▸ **PROBLEM TO SOLVE**:
Read the lines below. Copy out any that hold the string "pieces".
··· AVAILABLE RECORDS ···
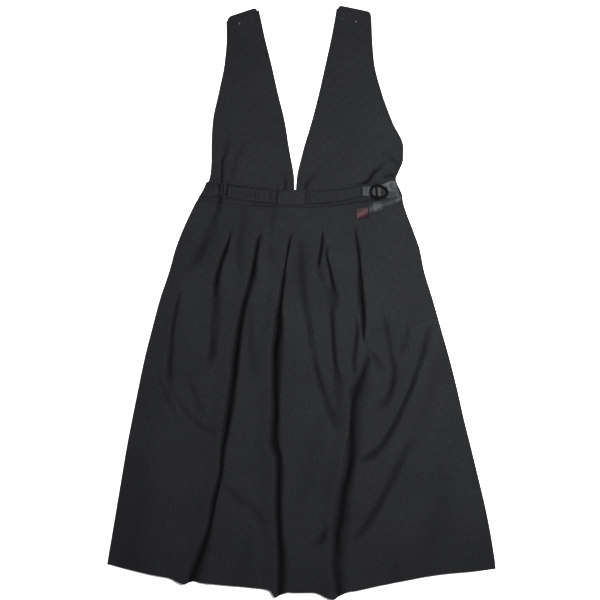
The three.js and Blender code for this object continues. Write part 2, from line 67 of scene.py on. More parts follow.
HEM = [(-400, -521), (-344, -534), (-288, -546), (-172, -563), (-77, -572), (0, -580), (90, -578), (162, -565), (292, -542), (361, -536.5), (400, -532)]
HEM_FEET = [  # x, reach, left, right
    (-234, 7, 34, 24), (-51, 13, 12, 28), (65, 13.4, 42, 34),
]
WAIST = [  # x, top, bottom, beltTop, beltBottom
    (-200, 242.5, 204, 236, 211.5), (-172, 237.6, 200.3, 233.4, 211), (-146, 234.2, 197.1, 232.4, 209.6),
    (-110, 230, 194, 227.6, 204), (-78, 226.8, 191.5, 224.8, 200), (-44, 223.8, 190.7, 220.6, 197.4),
    (6, 223.2, 189.9, 219.8, 197), (48, 223.4, 191.5, 221.6, 198.8), (88, 227, 196.4, 224.8, 203.5),
    (120, 233, 201.9, 231.8, 211.5), (158, 239.7, 203.9, 232, 212), (206, 247, 199.6, 232, 212),
]
WAIST_SIDES = [(250, -185, 189), (240, -189, 191.5), (226, -195, 198), (213, -202.5, 203), (203, -208, 204), (190, -215.5, 207)]
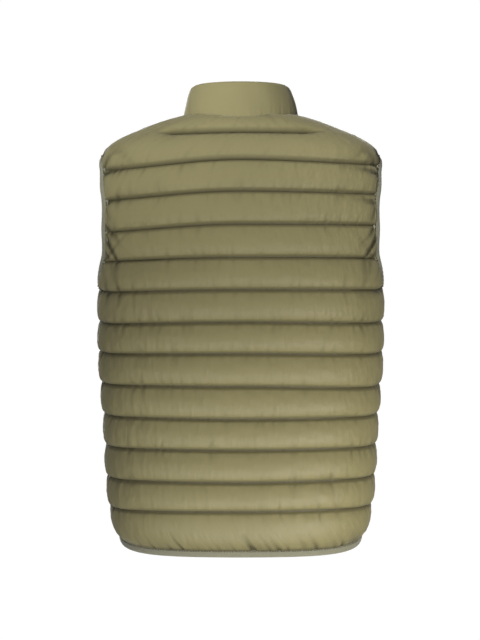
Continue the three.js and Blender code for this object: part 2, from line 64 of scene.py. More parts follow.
FORM_COLUMNS = ("z", "side", "back", "front", "power")
FORM = np.array([
    (-668, 168, 98, 100, 2.2),
    (-652, 175, 99, 102, 2.25),
    (-636, 182, 102, 106, 2.3),
    (-621, 188, 105, 110, 2.35),
    (-602, 193, 108, 112, 2.4),
    (-580, 197, 109, 113.5, 2.4),
    (-550, 199.5, 109, 114.5, 2.4),
    (-500, 202, 108, 115.5, 2.4),
    (-450, 205, 108, 116, 2.4),
    (-400, 209, 109, 116.5, 2.4),
    (-350, 212, 111, 117, 2.4),
    (-300, 212, 114, 118, 2.4),
    (-262, 213.5, 116.5, 118.5, 2.4),
    (-235, 218, 117.5, 118.5, 2.1),
    (-208, 225, 118, 118, 1.85),
    (-163, 235, 116.5, 114, 1.8),
    (-114, 235, 111, 103, 1.8),
    (-80, 220, 104, 89, 2),
    (-60, 210, 97, 76, 2.25),
    (-51, 203.5, 94, 71, 2.3),
    (-41, 190, 90.5, 64, 2.2),
    (-31, 171, 86, 56, 2.15),
    (-21, 147, 81, 49, 2.1),
    (-11, 121, 75, 40.5, 2.05),
    (-2, 94, 69, 33, 2),
    (8, 57, 60, 24, 2),
])

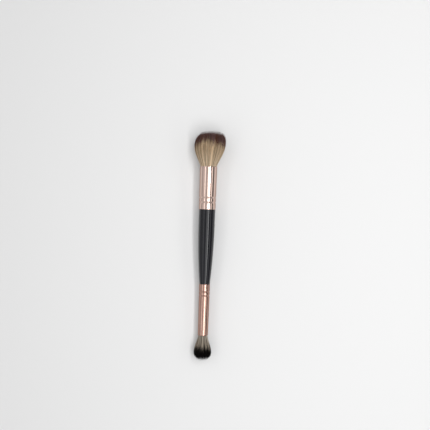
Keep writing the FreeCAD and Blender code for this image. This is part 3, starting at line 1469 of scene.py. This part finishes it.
@dataclass(frozen=True)
class MakeupBrush:
    """The whole brush: its measured ends, where its crimps are, and every finish."""

    large: EndFrame
    small: EndFrame
    large_crimps: tuple[float, float] = (5.3 * MM, 9.0 * MM)
    small_crimps: tuple[float, float] = (5.9 * MM, 8.9 * MM)
    champagne: MetalFinish = MetalFinish("rose_gold", "champagne")
    # A darker, redder copy of the same rose_gold metal for the small ferrule: painted shade for the
    # darker surroundings that it reflects.
    rose_painted_shade: MetalFinish = MetalFinish(
        slot="rose_gold",
        shade="rose_painted_shade",
        pale=(0.545, 0.355, 0.295),
        deep=(0.44, 0.27, 0.22),
        edge=(0.31, 0.20, 0.17),
    )
    lacquer: LacquerFinish = LacquerFinish("black_lacquer")
    resin: ResinFinish = ResinFinish("resin")
    thread: ThreadFinish = ThreadFinish("thread")
    tan: FilamentFinish = FilamentFinish(
        slot="tan_filaments",
        root=(0.71, 0.575, 0.415),
        body=(0.645, 0.49, 0.32),
        golden=(0.39, 0.24, 0.11),
        # Dark brown dye lightened to a grey brown: partly painted sheen of the tips.
        tip=(0.118, 0.062, 0.058),
        warm_tip=(0.165, 0.046, 0.016),
        root_length=16.0,
        tip_length=8.8,
        tip_fade=3.0,
    )
    dark: FilamentFinish = FilamentFinish(
        slot="dark_filaments",
        root=(0.38, 0.335, 0.28),
        body=(0.36, 0.305, 0.245),
        golden=(0.15, 0.127, 0.104),
        tip=(0.003, 0.002, 0.002),
        warm_tip=(0.006, 0.004, 0.003),
        root_length=6.0,
        tip_length=10.4,
        tip_fade=2.4,
        lock_contrast=0.6,
        fibre_contrast=0.4,
        gloss=0.08,
    )

    @property
    def large_tuft(self) -> Tuft:
        """The large end's tuft.

        Returns:
            The tuft, which is tan with dark brown tips.
        """
        return Tuft(
            end=self.large,
            half_width=11.85 * MM,
            half_thickness=10.2 * MM,
            belly_height=16.5 * MM,
            crown_lean=2.1 * MM,
            crown_lean_power=2.6,
            flare_power=1.35,
            dome_power=2.6,
            locks=260,
            layers=(
                FibreLayer(Layer.HEART, 5200, 1, 0.0, 0.74, 2, 2),
                FibreLayer(Layer.SKIN, 6600, 4, 0.74, 1.0, 5, 4),
            ),
            accents=(
                Accent(0.13, 0.12, 0.45),
                Accent(0.36, 0.06, -0.6),
                Accent(0.66, 0.14, -0.14),
                Accent(-0.18, 0.03, -0.4),
                Accent(-0.42, 0.04, -0.5),
                Accent(-0.75, 0.12, -0.35),
            ),
            slot="tan_filaments",
            seed=21,
            lip_spill=0.25 * MM,
            # Partly painted shade: the dark tips reach further down this tuft's sides.
            side_dye_and_shade=1.9,
            tip_taper=0.2,
            length_scatter=0.16,
            stray_share=0.14,
            stray_length=1.3 * MM,
            lock_lean=0.25 * MM,
            clump=0.06,
            lock_tip_scatter=0.8,
        )

    @property
    def small_tuft(self) -> Tuft:
        """The small end's tuft.

        Returns:
            The tuft, which is grey beige with black tips.
        """
        return Tuft(
            end=self.small,
            half_width=6.7 * MM,
            half_thickness=6.1 * MM,
            belly_height=13.4 * MM,
            crown_lean=0.2 * MM,
            flare_power=1.7,
            dome_power=2.0,
            locks=90,
            layers=(
                FibreLayer(Layer.HEART, 1500, 1, 0.0, 0.72, 2, 2),
                FibreLayer(Layer.SKIN, 2700, 2, 0.72, 1.0, 5, 4),
            ),
            accents=(
                Accent(0.02, 0.05, 0.9),
                Accent(-0.2, 0.08, -0.6),
                Accent(0.25, 0.1, -0.6),
                Accent(0.7, 0.1, -0.5),
            ),
            slot="dark_filaments",
            seed=57,
            lip_spill=0.12 * MM,
            side_dye_and_shade=-2.4,
            tip_taper=0.3,
            length_scatter=0.2,
            stray_share=0.16,
            stray_length=1.1 * MM,
            lock_lean=0.22 * MM,
            tip_scatter=0.3 * MM,
        )

    def build(self) -> list[Object]:
        """Builds and dresses every piece.

        Returns:
            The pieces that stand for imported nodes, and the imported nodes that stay.
        """
        handled, dye = handled_surface(), filament_dye()
        large_ferrule = Ferrule(self.large, self.large_crimps)
        small_ferrule = Ferrule(self.small, self.small_crimps)
        pieces = [
            Handle(large_ferrule, small_ferrule).build(self.lacquer.material(handled)),
            large_ferrule.build(self.champagne.material(handled)),
            small_ferrule.build(self.rose_painted_shade.material(handled)),
            *self.large_tuft.build(self.tan.material(dye)),
            *self.small_tuft.build(self.dark.material(dye)),
        ]
        resin, thread = self.resin.material(), self.thread.material()
        for side in Side:
            pieces.append(dress_node(side.node("resin_plug"), resin))
            pieces.append(dress_node(side.node("binding_thread"), thread))
        return pieces


def main() -> None:
    """Builds the studio and the brush, and reports each piece."""
    logging.basicConfig(level=logging.INFO)
    Studio().build()
    axis = BrushAxis.of(frame["record"])
    brush = MakeupBrush(EndFrame.of(Side.LARGE, axis), EndFrame.of(Side.SMALL, axis))
    for piece in brush.build():
        log.info("%s: %d faces", piece.name, len(piece.data.polygons))


if __name__ == "__main__":
    main()
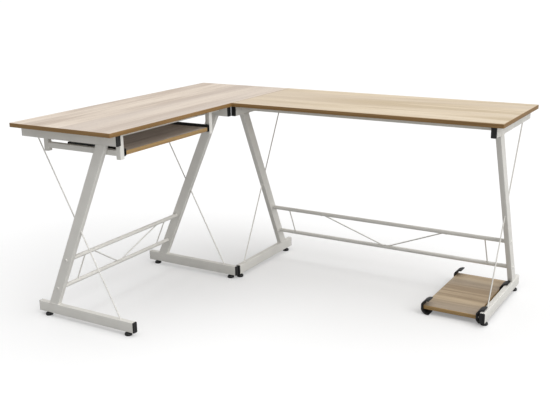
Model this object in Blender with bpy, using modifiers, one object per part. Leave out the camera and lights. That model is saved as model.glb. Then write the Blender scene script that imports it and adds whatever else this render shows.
···
▸ **CORRECT RESPONSE**:
            The pieces that stand for imported nodes, and the imported nodes that stay.
        pieces = [
            pieces.append(dress_node(side.node("resin_plug"), resin))
            pieces.append(dress_node(side.node("binding_thread"), thread))
        return pieces